**Dataset section:**
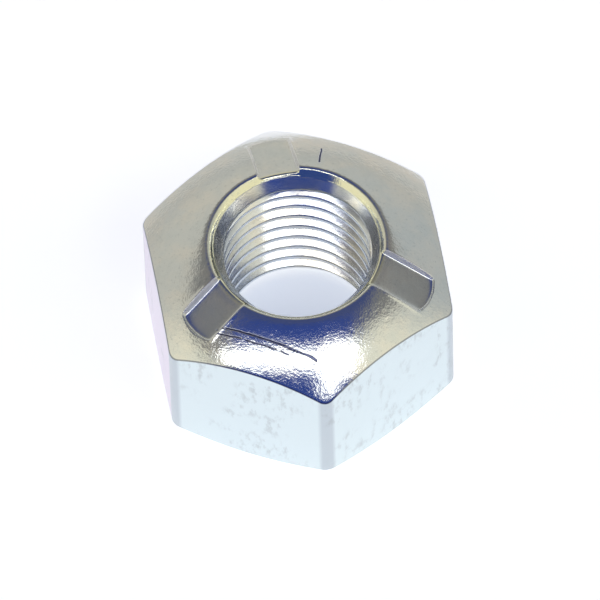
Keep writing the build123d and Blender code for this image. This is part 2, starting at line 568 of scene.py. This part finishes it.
def build_nut():
    """The nut as one object, with a point attribute for each zone of its material."""
    points, faces, zones = nut_surface()
    mesh = bpy.data.meshes.new("lock_nut_skin")
    mesh.from_pydata(points.tolist(), [], faces)
    mesh.validate(verbose=False)
    mesh.update()
    for column, name in enumerate(ZONES):
        store = mesh.attributes.new(name, "FLOAT", "POINT")
        store.data.foreach_set("value", zones[:, column].astype(np.float32))
    mesh.shade_smooth()
    set_area_normals(mesh)
    piece = bpy.data.objects.new("lock_nut_plated", mesh)
    bpy.context.scene.collection.objects.link(piece)
    return piece


def set_area_normals(mesh):
    """Point normals weighted by face area, so the wide faces stay flat beside their edges."""
    total = np.zeros((len(mesh.vertices), 3))
    for face in mesh.polygons:
        weighted = np.array(face.normal) * face.area
        for index in face.vertices:
            total[index] += weighted
    length = np.linalg.norm(total, axis=1, keepdims=True)
    total /= np.maximum(length, 1e-20)
    mesh.normals_split_custom_set_from_vertices(total.tolist())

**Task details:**
Go through the data above and find the lines with the word "scene". Copy each of those lines.

**Solution:**
Keep writing the build123d and Blender code for this image. This is part 2, starting at line 568 of scene.py. This part finishes it.
    bpy.context.scene.collection.objects.link(piece)